I remember comforting LC and B by telling them that the best photos would be the pictures in their memory. Ah I might have been young, but I always had the gift of the gab.
Not sure if they believe me, but the pictures in my mind then of LC and B in their honeymoon suite drove me to near lunacy. I tore my hair out with jealousy and envy.
I never quite got over LC. Was I not good enough for her? I had to impress her. Shortly after I went to Genting with friends but instead told her I was in Paris holding an art exhibition.
In her magnanimity she played along and pretended that those pictures I showed her of me in Genting was me walking, brooding over her as I sauntered along le rues de Paris.
The pain of losing LC was replaced with the joy of knowing Ivy.
Ivy was everything a man – or a boy of 17 – would want.
She was tall, smart, sensible, pretty and genuinely caring. Above all, she was feminine and elegant. This gal was all class. We would spend hours talking on the phone, and over time I also got to know her sisters, all of whom married well – including Ivy herself, unfortunately for me.
Indeed my relationship with Ivy was strictly platonic. We didn’t even hold hands!
Ivy and I are still platonic friends today and when people hear that we’ve known each other since we were teenagers, the question they would inevitably ask would be “Why didn’t you two get married?”
There were probably a thousand and one reasons for that but I suppose the fact of the matter was that when she met CT to whom she is still happily married, he was already a high flyer and going places – quite literally – while I was just a young man still figuring my way around.
Ivy and CT lived all over the world – she cooked laksa for me when I visited them in London – and eventually returned to terra firma. Today he is happily retired, and she volunteers at one of our museums. Their two sons are strapping young men now.
Did I have any feelings for her?
I still do, as a matter of fact.
It was difficult for me not to have what I desire.
At her wedding I stayed away and wept.
I checked into a hotel, sat in bed and let the tears rolled down my cheeks.
I hated myself for being too casual about the friendship and not making any attempt to express my true feelings.

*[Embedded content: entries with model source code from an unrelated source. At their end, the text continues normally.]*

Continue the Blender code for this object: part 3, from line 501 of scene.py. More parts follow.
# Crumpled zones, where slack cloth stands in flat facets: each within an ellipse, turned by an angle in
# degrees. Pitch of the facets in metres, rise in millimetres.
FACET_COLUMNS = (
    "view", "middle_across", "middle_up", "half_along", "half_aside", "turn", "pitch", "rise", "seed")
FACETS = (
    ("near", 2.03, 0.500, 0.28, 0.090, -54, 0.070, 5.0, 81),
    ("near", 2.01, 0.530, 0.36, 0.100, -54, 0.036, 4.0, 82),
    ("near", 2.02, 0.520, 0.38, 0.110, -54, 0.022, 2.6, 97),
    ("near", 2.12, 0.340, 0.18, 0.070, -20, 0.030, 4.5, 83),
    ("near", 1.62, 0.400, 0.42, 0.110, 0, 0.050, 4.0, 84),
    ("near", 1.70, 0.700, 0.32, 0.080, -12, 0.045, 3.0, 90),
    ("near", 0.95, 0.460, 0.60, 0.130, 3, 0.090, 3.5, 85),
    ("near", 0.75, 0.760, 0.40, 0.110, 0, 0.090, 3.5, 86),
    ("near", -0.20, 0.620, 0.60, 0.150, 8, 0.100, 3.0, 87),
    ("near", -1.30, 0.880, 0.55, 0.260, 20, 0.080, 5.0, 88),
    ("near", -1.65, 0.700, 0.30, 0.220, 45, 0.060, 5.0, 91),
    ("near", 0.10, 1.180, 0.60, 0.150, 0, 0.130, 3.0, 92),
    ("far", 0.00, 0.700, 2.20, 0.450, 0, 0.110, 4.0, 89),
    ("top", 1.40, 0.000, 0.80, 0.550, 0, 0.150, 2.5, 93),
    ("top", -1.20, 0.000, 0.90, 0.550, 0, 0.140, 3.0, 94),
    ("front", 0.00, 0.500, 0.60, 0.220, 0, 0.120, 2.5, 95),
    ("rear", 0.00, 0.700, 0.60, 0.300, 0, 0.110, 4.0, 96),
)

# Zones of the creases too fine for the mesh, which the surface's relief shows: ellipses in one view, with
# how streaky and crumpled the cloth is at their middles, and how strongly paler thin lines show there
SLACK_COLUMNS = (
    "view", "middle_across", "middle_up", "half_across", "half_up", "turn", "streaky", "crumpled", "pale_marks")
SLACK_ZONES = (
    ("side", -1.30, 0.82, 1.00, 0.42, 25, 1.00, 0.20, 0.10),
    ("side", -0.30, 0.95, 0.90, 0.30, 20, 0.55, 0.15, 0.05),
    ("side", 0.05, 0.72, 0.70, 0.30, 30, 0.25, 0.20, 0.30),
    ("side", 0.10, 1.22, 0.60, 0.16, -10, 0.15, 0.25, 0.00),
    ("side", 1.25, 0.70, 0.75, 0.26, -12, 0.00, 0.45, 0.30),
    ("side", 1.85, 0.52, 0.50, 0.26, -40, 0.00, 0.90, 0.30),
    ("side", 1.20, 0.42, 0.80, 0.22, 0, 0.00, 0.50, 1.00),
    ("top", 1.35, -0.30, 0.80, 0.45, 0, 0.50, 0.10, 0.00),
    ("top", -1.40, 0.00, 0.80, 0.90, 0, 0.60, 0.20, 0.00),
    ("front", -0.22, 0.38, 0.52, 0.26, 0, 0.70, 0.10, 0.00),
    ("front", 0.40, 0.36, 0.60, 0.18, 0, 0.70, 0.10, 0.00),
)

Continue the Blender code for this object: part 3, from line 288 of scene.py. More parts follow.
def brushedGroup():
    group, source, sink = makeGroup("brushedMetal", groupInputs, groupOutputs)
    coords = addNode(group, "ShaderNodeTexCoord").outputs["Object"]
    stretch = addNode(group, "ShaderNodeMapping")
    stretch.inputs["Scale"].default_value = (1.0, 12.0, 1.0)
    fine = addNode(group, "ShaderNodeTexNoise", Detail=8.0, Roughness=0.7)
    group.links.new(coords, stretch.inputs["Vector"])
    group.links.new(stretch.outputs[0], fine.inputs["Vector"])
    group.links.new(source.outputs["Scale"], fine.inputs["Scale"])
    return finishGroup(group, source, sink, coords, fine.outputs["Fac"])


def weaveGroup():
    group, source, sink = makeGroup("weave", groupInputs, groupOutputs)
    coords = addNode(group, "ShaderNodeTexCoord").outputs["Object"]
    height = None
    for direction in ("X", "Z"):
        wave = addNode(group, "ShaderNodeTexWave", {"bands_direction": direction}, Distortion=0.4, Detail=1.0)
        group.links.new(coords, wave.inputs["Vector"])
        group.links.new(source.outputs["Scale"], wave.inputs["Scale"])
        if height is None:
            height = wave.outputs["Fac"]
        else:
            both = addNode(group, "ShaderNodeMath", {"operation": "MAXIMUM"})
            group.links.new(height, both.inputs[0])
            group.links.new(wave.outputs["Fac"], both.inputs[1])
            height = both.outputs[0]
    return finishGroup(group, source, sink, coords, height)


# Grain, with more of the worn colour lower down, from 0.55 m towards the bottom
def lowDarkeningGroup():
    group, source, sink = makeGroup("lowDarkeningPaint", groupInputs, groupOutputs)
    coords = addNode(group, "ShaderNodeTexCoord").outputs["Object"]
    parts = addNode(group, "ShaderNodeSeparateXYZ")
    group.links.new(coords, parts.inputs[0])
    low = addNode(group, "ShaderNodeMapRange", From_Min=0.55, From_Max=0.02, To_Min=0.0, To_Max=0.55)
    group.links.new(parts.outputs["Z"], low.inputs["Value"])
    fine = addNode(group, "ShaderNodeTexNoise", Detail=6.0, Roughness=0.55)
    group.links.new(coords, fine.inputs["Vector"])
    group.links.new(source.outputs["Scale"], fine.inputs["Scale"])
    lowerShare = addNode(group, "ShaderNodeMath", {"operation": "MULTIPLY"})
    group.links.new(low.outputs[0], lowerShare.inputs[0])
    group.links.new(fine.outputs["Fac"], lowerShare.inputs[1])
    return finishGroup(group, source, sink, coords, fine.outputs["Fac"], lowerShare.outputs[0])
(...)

The day was November 21 1981. I was 24. I’ve known Ivy since I was 17. I had enough years to court her and to woo her but I have failed miserably.
Many girls have crossed my path since then, but still, Ivy will forever occupy a very special place in my heart.
If you’re reading this, Ivy, remember I love you.
I always have, and I always will.
When I read of old people re-uniting after many years apart and then finally getting married, I always wonder if that possibility will be a reality for me and Ivy.
But I don’t think so.
CT has told me that he intends to outlive me.
In the meantime God too has provided me with a life partner – Yin, the best wife any man could have, one I clearly do not deserve – and a wonderful mother of my children.
Yin believes that “nothing” happened between all those women and me in the years before I met her was due to the fact that God was preserving us for each other.
There’s a bit of naïveté there but then, it’s hard to disagree with Yin.